Generic Functional Interfaces

A lambda expression cannot be generic. But the functional interface associated with a lambda expression can. It is possible to write one generic interface and handle different return types like this:

interface MyGeneric<T> {
    T compute(T t);
}

public static void main(String args[]){

    // String version of MyGenericInteface
    MyGeneric<String> reverse = (str) -> {
        String result = "";

        for(int i = str.length()-1; i >= 0; i--)
            result += str.charAt(i);

        return result;
    };

    // Integer version of MyGeneric
    MyGeneric<Integer> factorial = (Integer n) -> {
        int result = 1;

        for(int i=1; i <= n; i++)
            result = i * result;

        return result;
    };

    // Output: omeD adbmaL
    System.out.println(reverse.compute("Lambda Demo")); 

    // Output: 120
    System.out.println(factorial.compute(5)); 

}

Lambda Expressions as arguments

One common use of lambdas is to pass them as arguments.

They can be used in any piece of code that provides a target type. I find this exciting, as it lets me pass executable code as arguments to methods.

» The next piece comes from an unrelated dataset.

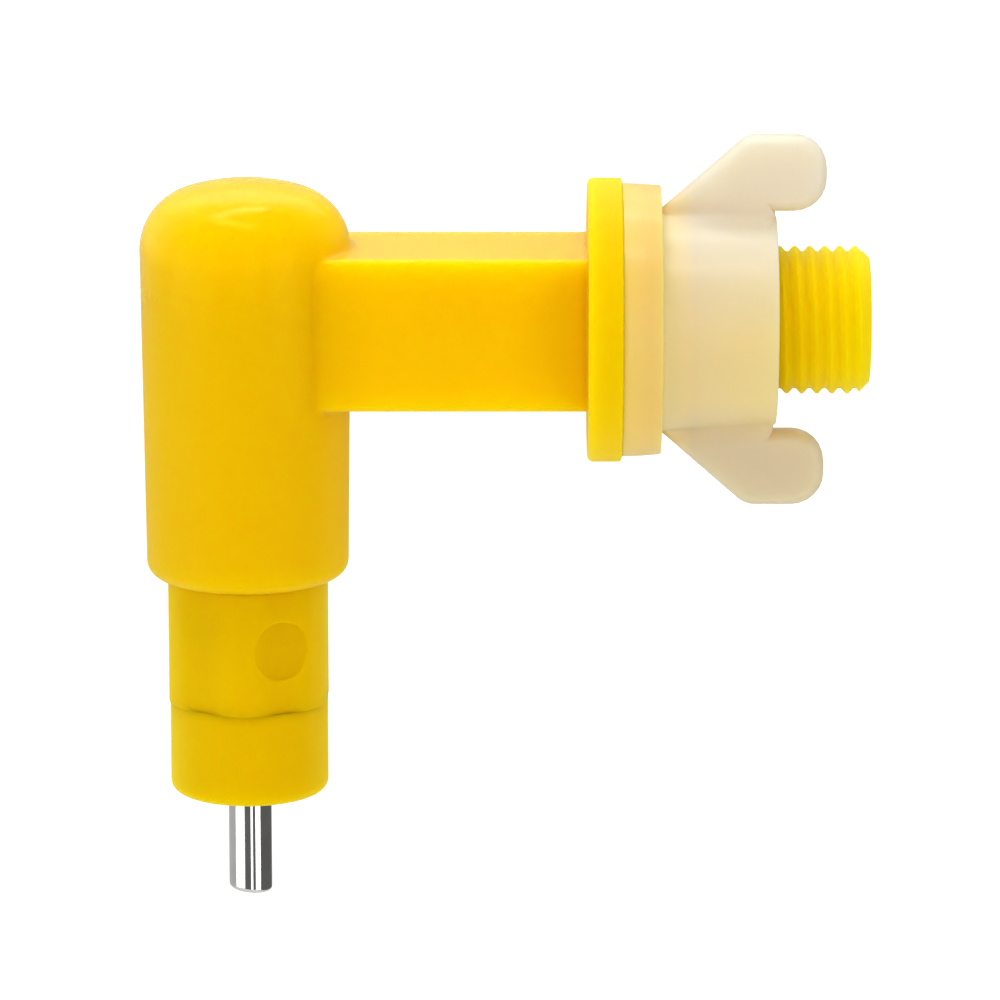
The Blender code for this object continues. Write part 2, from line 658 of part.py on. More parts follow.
def lower_cap(group, material):
    """The cap that closes the valve: a short plug, the pin's chamber and a flared hole."""
    floor = CAP_BOTTOM + CAP_FLOOR
    profile = [(CAP_CHAMBER_RADIUS, CAP_PLUG_TOP), (CAP_PLUG_RADIUS, CAP_PLUG_TOP), (CAP_PLUG_RADIUS, CAP_TOP)]
    profile += arc((CAP_RADIUS - SEAM_GAP, CAP_TOP - SEAM_GAP), SEAM_GAP, 90, 0, EASED_STEPS)
    profile += arc((CAP_RADIUS - CAP_BOTTOM_ROUND, CAP_BOTTOM + CAP_BOTTOM_ROUND), CAP_BOTTOM_ROUND, 0, -90)
    profile.append((CAP_HOLE_RADIUS + CAP_HOLE_FLARE, CAP_BOTTOM))
    profile.append((CAP_HOLE_RADIUS, CAP_BOTTOM + CAP_HOLE_FLARE))
    profile.append((CAP_HOLE_RADIUS, floor))
    profile.append((CAP_CHAMBER_RADIUS, floor))
    cap = turned(group, "lower_cap", profile, place=(BARREL_X, 0.0, 0.0), closed=True)
    finish(cap, material)
    return cap


def seat_ring(group, name, hole, outer, bottom, thickness, material):
    """A flat rubber seat with its edges eased."""
    profile = ring_profile(hole, outer, bottom, bottom + thickness, SEAM_GAP, EASED_STEPS)
    ring = turned(group, name, profile, SMALL_ROUND_STEPS, (BARREL_X, 0.0, 0.0), closed=True)
    finish(ring, material)
    return ring


def valve_ball(group, material):
    """The steel ball that closes the inlet from above its seat."""
    mesh = bpy.data.meshes.new("valve_ball")
    shape = bmesh.new()
    bmesh.ops.create_uvsphere(shape, u_segments=SMALL_ROUND_STEPS, v_segments=SMALL_ROUND_STEPS // 2,
                              radius=BALL_RADIUS)
    shape.to_mesh(mesh)
    shape.free()
    ball = link(group, "valve_ball", mesh, (BARREL_X, 0.0, BALL_Z))
    finish(ball, material)
    return ball


def trigger_pin(group, material):
    """The steel pin, with its origin at the middle of the round head that it tilts about."""
    tip = PIN_TIP_Z - PIN_PIVOT_Z
    bottom = PIN_BOTTOM - PIN_PIVOT_Z
    tip_round = PIN_TIP_RADIUS / 2
    neck_angle = math.degrees(math.asin(PIN_RADIUS / PIN_HEAD_RADIUS))
    end = PIN_END_ROUND
    profile = [(0.0, tip)]
    profile += arc((PIN_TIP_RADIUS - tip_round, tip - tip_round), tip_round, 90, 0)
    profile.append((PIN_TIP_RADIUS, PIN_HEAD_CROWN))
    profile += arc((0.0, 0.0), PIN_HEAD_RADIUS, 0, neck_angle - 90, 2 * CORNER_STEPS)
    profile += arc((PIN_RADIUS - end, bottom + end), end, 0, -90)
    profile.append((0.0, bottom))
    pin = turned(group, "trigger_pin", profile, SMALL_ROUND_STEPS, (BARREL_X, 0.0, PIN_PIVOT_Z))
    mesh = settled_mesh(pin)
    # The lower end was cut at a slant, lowest on the side towards the tank
    for vertex in mesh.vertices:
        if vertex.co.z < bottom + end + PIN_RADIUS / 2:
            vertex.co.z -= vertex.co.x * math.tan(PIN_END_SLANT)
    finish(pin, material)
    return pin


def main():
    clear_scene()
    group = new_collection("nipple_drinker")
    tools = new_collection("cutters")
    yellow = new_material("yellow_plastic", (0.86, 0.50, 0.0), 0.28)
    valve_yellow = new_material("valve_plastic", (0.80, 0.46, 0.0), 0.33)
    natural = new_material("natural_plastic", (0.86, 0.78, 0.62), 0.32, transmission=0.2)
    silicone = new_material("silicone", (0.88, 0.76, 0.50), 0.45, transmission=0.2)
    rubber = new_material("black_rubber", (0.03, 0.03, 0.03), 0.6)
    steel = new_material("stainless_steel", (0.62, 0.61, 0.60), 0.08, metallic=1.0)
    elbow_body(group, tools, yellow)
    sealing_washer(group, silicone)
    wing_nut(group, tools, natural)
    valve_body(group, tools, valve_yellow)
    o_ring(group, rubber)
    lower_cap(group, valve_yellow)
    seat_ring(group, "pin_seat_ring", PIN_SEAT_HOLE_RADIUS, CAP_CHAMBER_RADIUS - SEAT_GAP,
              PIN_SEAT_BOTTOM, PIN_SEAT_THICKNESS, rubber)
    seat_ring(group, "ball_seat_ring", BALL_SEAT_HOLE_RADIUS, CAP_SOCKET_RADIUS - SEAT_GAP,
              BALL_SEAT_BOTTOM, BALL_SEAT_THICKNESS, rubber)
    valve_ball(group, steel)
    trigger_pin(group, steel)
    for helper in tools.objects:
        as_cutter(helper)


main()
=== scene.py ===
"""Looks of the elbow nipple drinker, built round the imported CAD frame.

Each moulded piece is modelled again finely in the place of its CAD solid and rides on the same
body. Sizes are the real ones, in millimetres times MM, in the CAD's own frame: the origin is the
middle of the flange's sealing face, +X runs along the spigot and +Z is up.
"""
import math

import bmesh
import bpy
from mathutils import Matrix, Vector


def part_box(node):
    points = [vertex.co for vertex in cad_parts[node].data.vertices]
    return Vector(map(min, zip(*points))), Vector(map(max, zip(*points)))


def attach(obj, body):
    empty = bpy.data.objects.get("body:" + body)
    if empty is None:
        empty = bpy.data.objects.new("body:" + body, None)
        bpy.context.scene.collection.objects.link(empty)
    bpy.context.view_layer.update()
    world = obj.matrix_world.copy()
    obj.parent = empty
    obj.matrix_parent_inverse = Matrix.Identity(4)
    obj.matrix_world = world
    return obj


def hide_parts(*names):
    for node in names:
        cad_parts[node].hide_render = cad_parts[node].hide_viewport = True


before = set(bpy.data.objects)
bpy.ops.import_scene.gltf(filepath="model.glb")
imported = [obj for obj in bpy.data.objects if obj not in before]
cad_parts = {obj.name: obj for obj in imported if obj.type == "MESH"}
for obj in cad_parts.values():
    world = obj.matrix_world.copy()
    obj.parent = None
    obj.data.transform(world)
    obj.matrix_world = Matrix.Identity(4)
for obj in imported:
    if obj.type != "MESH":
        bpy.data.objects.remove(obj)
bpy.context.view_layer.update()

MM = 0.001

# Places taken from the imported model
BALL_LOW, BALL_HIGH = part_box("valve_ball")
BARREL_AXIS = (BALL_LOW + BALL_HIGH) / 2
BARREL_X = BARREL_AXIS.x
ELBOW_LOW, ELBOW_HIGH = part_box("elbow_body")
WASHER_LOW, WASHER_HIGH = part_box("sealing_washer")
NUT_LOW, NUT_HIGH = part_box("wing_nut")
VALVE_LOW, VALVE_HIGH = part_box("valve_body")
CAP_LOW, CAP_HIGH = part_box("lower_cap")
PIN_LOW, PIN_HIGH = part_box("trigger_pin")
RING_LOW, RING_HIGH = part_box("plug_o_ring")
SEAT_LOW, SEAT_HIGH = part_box("ball_seat_ring")

# Elbow
BARREL_TOP_RADIUS = BARREL_X - ELBOW_LOW.x
BARREL_DRAFT = 0.23 * MM
BARREL_CROWN = 0.4 * MM
BARREL_SHOULDER_ROUND = 3.9 * MM
BARREL_RIM_ROUND = 1.0 * MM
BARREL_TOP = 8.75 * MM
BARREL_BOTTOM = ELBOW_LOW.z
BORE_RADIUS = 4.6 * MM
BORE_TOP = 5.4 * MM
BORE_END_ROUND = 2.4 * MM
ARM_HEIGHT = 9.5 * MM
ARM_DEPTH = 9.6 * MM
ARM_DROP = 0.08 * MM
ARM_EDGE_ROUND = 0.5 * MM
ARM_ROOT_FILLET = 0.5 * MM
ARM_END_FILLET = 0.2 * MM
FLANGE_RADIUS = ELBOW_HIGH.y
FLANGE_THICKNESS = 2.12 * MM
FLANGE_FACE_ROUND = 0.22 * MM
FLANGE_BACK_ROUND = 0.35 * MM
SPIGOT_LENGTH = ELBOW_HIGH.x
CREST_RADIUS = 4.56 * MM
SPIGOT_CHAMFER = 0.7 * MM
PITCH = 0.93 * MM
THREAD_DEPTH = 0.32 * MM
THREAD_CREST_WIDTH = 0.17 * MM
THREAD_ROOT_WIDTH = 0.19 * MM
THREAD_EASE = 0.05 * MM
THREAD_CLEARANCE = 0.13 * MM
WATERWAY_RADIUS = 1.7 * MM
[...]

To pass lambda expressions as parameters, just make sure the functional interface type is compatible with the required parameter.

interface MyString {
    String myStringFunction(String str);
}

public static String reverseStr(MyString reverse, String str){
  return reverse.myStringFunction(str);
}

public static void main (String args[]) {
    // Block lambda to reverse string
    MyString reverse = (str) -> {
        String result = "";

        for(int i = str.length()-1; i >= 0; i--)
            result += str.charAt(i);

        return result;
    };

    // Output: omeD adbmaL
    System.out.println(reverseStr(reverse, "Lambda Demo")); 
}

These concepts will give you a good foundation to start working with lambda expressions. Take a look at your code and see where you can increase the expressive power of Java.